To my mind, the historical dimension of the moment had a mythical dimension that I wanted to transcribe through the manner of filming. To bring out the weight, density and texture of what was going on. Often, reality produces pictures that are far more striking than anything fiction generates. I was astonished by the highly technical process that looked like a funeral ceremony, with a tempo set by the crating-up of each artifact to the sound of drills and construction site banging. We had indeed entered the era of museums’ disquiet. The atmosphere was very solemn; you felt every passing second. History was changing direction; something was being reversed. Sometimes, everyday people turn into mythological characters or archetypes that must be acknowledged and made sublime. That is the case with Calixte Biah, the curator brought in by the Beninese government to fly with the treasures from Quai Branly to Cotonou.

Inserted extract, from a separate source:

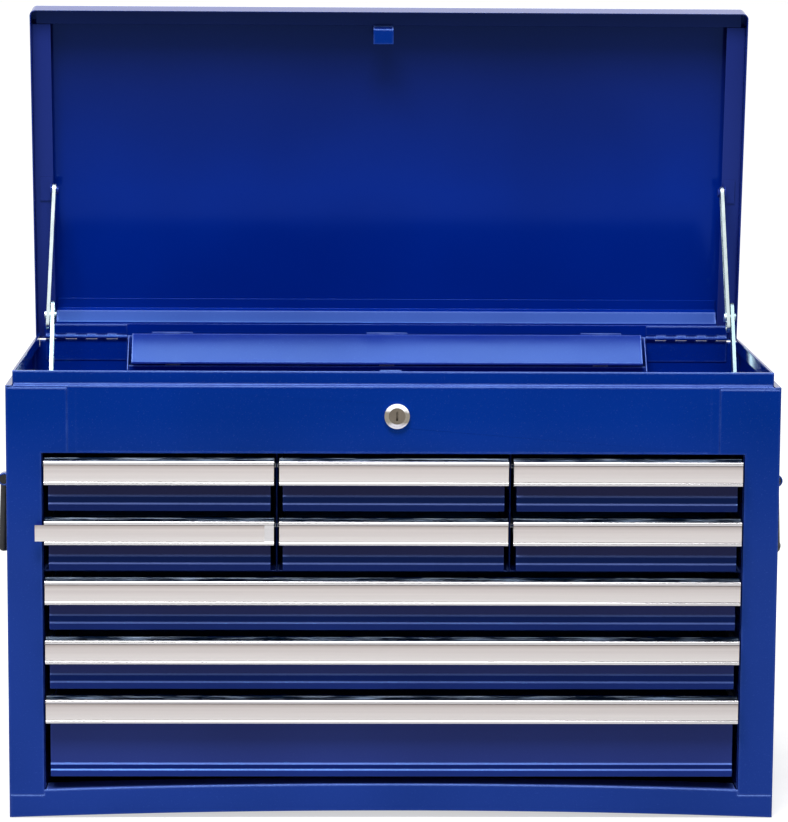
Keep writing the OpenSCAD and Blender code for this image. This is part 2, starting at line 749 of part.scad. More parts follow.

Before coming up with the idea of having the artifacts talk, I wanted first of all to make their silence, which we recreated in sound editing and mixing with Nicolas Becker and Cyril Holtz, as audible as possible. It seemed to me to be the most eloquent way of restoring their power while evoking their secret, opaque and inviolable aspects. The particular sequence when the artifacts are installed in the exhibition space at the presidential palace was fine-tuned and rewritten in the editing suite. Back on Beninese soil, the artifacts open up to a new dimension of themselves. Through the observations on their «condition» read out by Calixte, a part of their history is restored through the marks of time. At the same time, the people looking at them and after them, and talking to them, perhaps also rediscover part of themselves.”

Mati Diop1

  • 1Mati Diop, cited in the interview with Mati Diop in the press file for the Berlinale 2024.